Photo by Mehmet Turgut Kirkgoz on

But of course, we cannot blame the LTFRB it is outside of the DoTr’s group chat. In the end, it is still the lead agency that decides who to include and not. Worse, there may be no group chat at all. Such is a big problem because improving the transport system in the Philippines requires a concerted effort from multiple stakeholders not only from the DoTr’s attached agencies but also other government agencies, the private sector, and the general public.

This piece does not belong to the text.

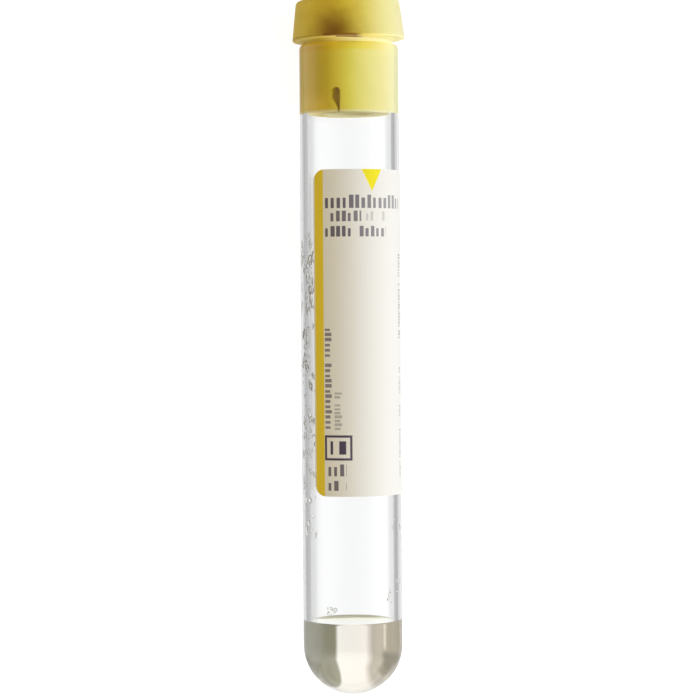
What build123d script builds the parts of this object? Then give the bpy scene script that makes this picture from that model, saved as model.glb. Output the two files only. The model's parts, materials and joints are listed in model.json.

If ever a group chat on realizing the DoTr mandate exists or is yet to be created, hopefully the members could consider the following:

  1. Improve public transportation infrastructure by investing in projects that will enable faster public transit systems such as railway systems or rapid bus transit (BRT) systems. Building new infrastructure bypasses the congested roads in cities like Manila, making public transport faster.
  2. Regulate the operations of jeepneys, buses, and other modes of transportation by ensuring that private transport providers follow safety and maintenance standards. Furthermore, regulations need to be enforced to prevent drivers from overcharging and prioritizing practice, such as the second trip system in jeepneys.
  3. Establish bus carousel-type operations in areas where BRTs and light railway transport systems are not realistic. This can be operated by the government.
  4. Introduce digital solutions like e-ticketing systems, GPS trackers, and smart traffic management systems to substantially improve transport efficiency and reduce operational costs. These solutions can provide real-time data and analysis concerning passenger movement, enabling smarter scheduling and resource allocation decisions.
  5. Encourage ride-sharing and carpooling by providing incentives such as tax incentives. People can reduce the number of vehicles on the road by sharing rides.
  6. Promote cycling and walking. The government should build more bike lanes and footpaths to encourage people to walk or cycle to work, particularly for the last or first mile connections of public transportation.
  7. Return the “no wang-wang policy.” Former President Noynoy Aquino did it and was found effective.